* **STATED PROBLEM**
Write each line out exactly, leaving none out.

* **COLLECTED DATA**
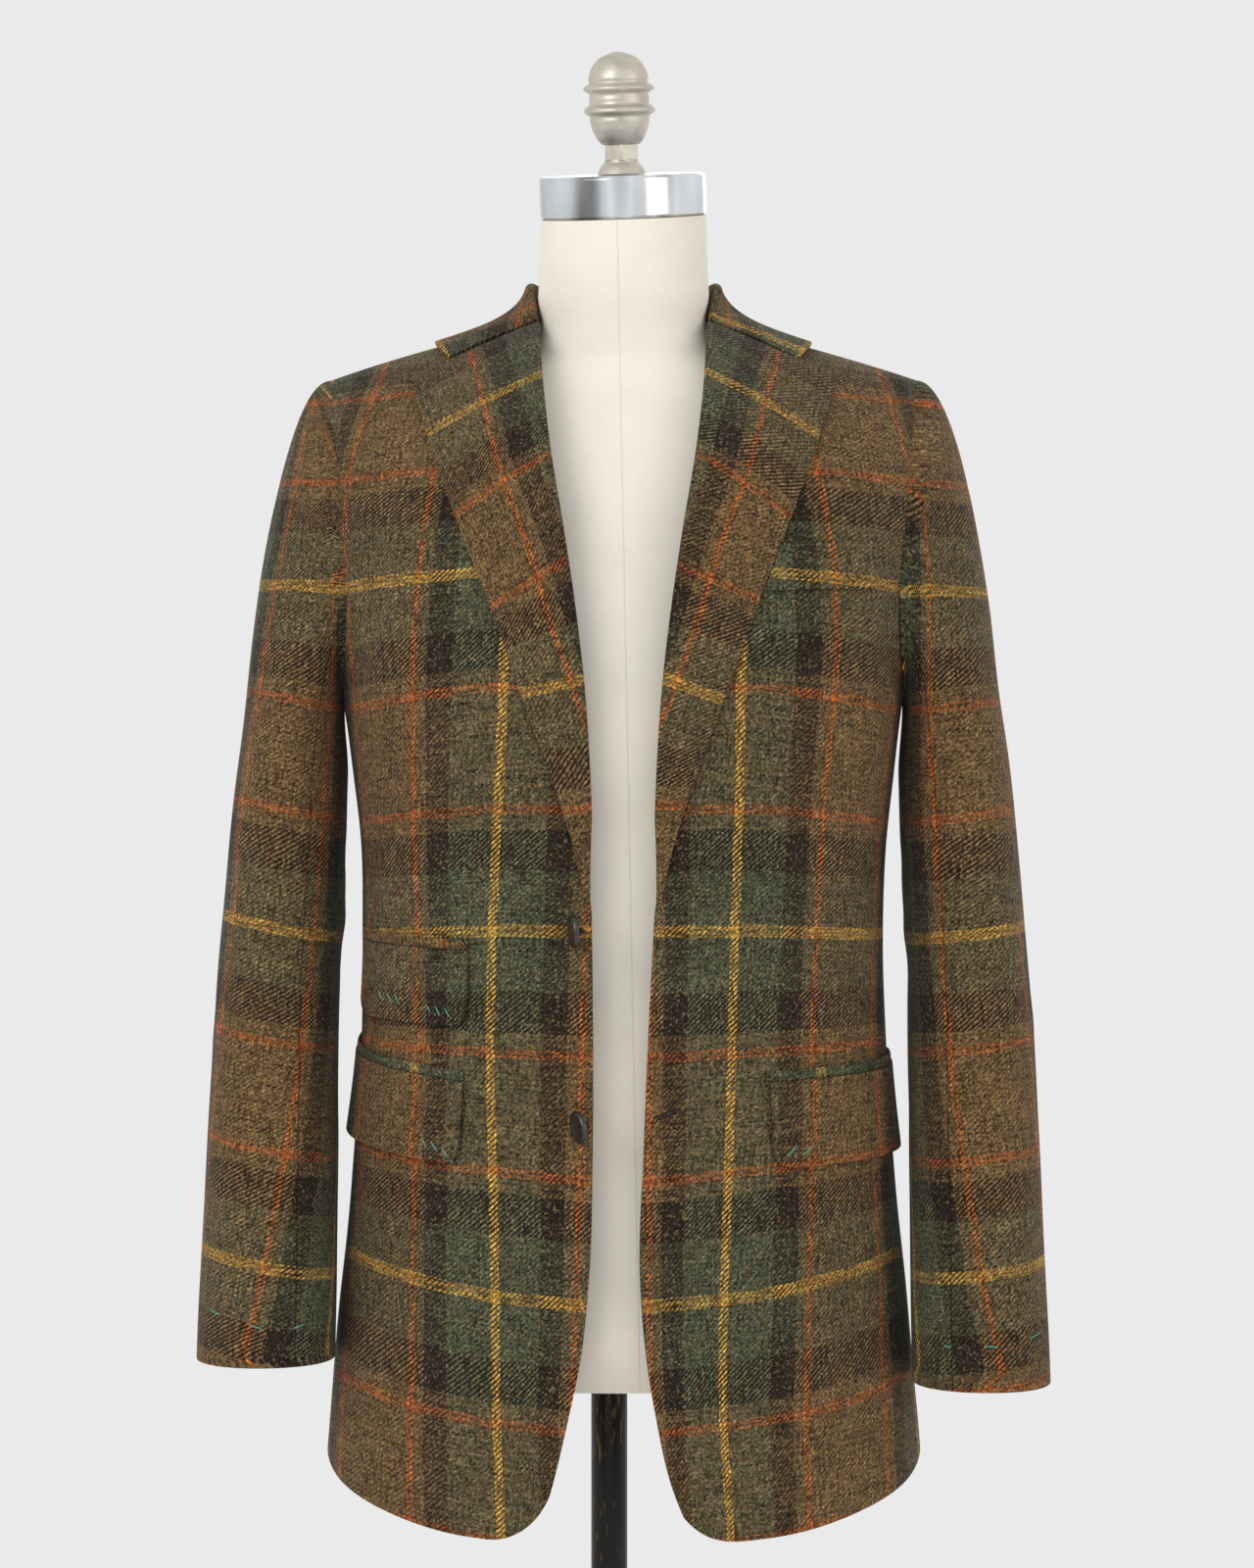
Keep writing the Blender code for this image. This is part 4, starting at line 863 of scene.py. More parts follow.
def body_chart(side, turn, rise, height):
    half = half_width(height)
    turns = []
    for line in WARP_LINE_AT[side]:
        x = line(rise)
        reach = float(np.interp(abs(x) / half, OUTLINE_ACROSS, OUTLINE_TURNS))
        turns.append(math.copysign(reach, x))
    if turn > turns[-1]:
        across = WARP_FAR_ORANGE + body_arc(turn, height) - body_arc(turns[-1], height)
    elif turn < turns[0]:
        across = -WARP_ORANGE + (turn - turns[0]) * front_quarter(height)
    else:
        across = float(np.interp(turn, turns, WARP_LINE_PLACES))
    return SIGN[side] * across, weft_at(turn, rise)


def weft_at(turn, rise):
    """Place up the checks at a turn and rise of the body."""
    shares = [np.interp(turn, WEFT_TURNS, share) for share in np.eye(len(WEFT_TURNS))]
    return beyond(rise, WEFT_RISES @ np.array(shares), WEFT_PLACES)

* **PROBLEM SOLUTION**
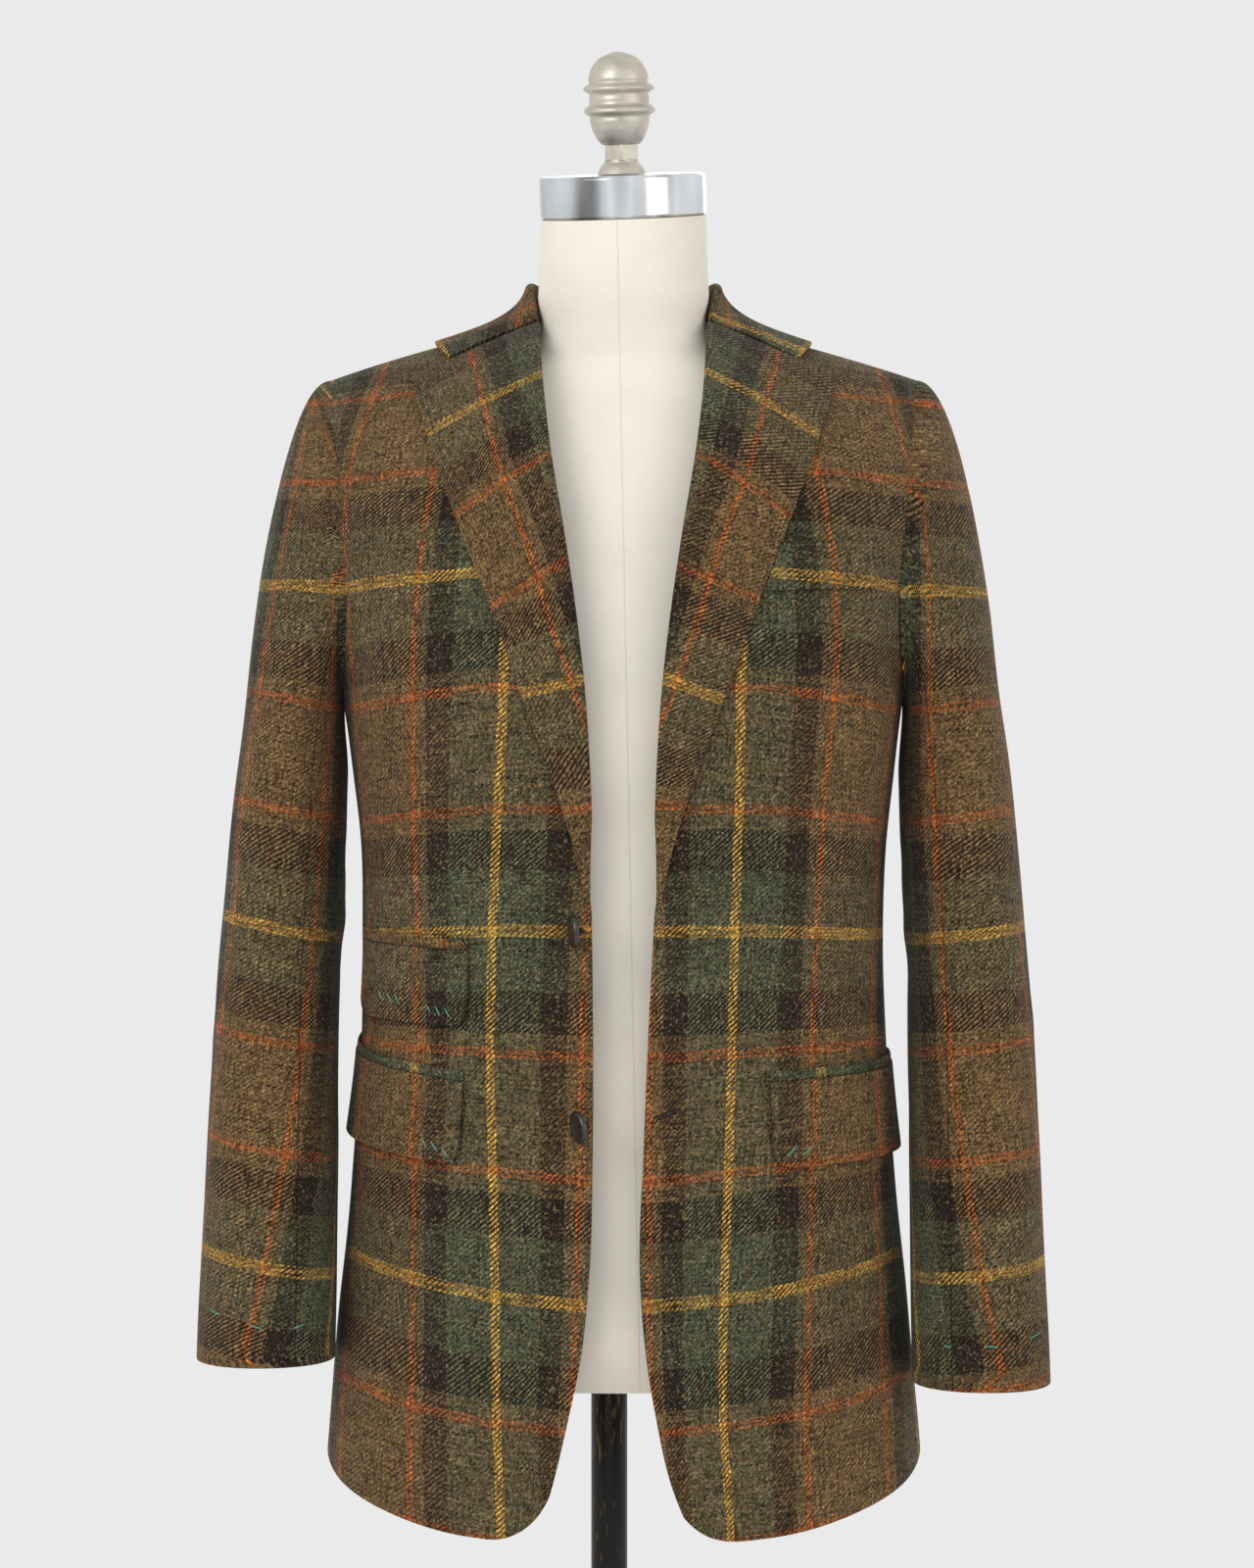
Keep writing the Blender code for this image. This is part 4, starting at line 863 of scene.py. More parts follow.
def body_chart(side, turn, rise, height):
    half = half_width(height)
    turns = []
    for line in WARP_LINE_AT[side]:
        x = line(rise)
        reach = float(np.interp(abs(x) / half, OUTLINE_ACROSS, OUTLINE_TURNS))
        turns.append(math.copysign(reach, x))
    if turn > turns[-1]:
        across = WARP_FAR_ORANGE + body_arc(turn, height) - body_arc(turns[-1], height)
    elif turn < turns[0]:
        across = -WARP_ORANGE + (turn - turns[0]) * front_quarter(height)
    else:
        across = float(np.interp(turn, turns, WARP_LINE_PLACES))
    return SIGN[side] * across, weft_at(turn, rise)


def weft_at(turn, rise):
    """Place up the checks at a turn and rise of the body."""
    shares = [np.interp(turn, WEFT_TURNS, share) for share in np.eye(len(WEFT_TURNS))]
    return beyond(rise, WEFT_RISES @ np.array(shares), WEFT_PLACES)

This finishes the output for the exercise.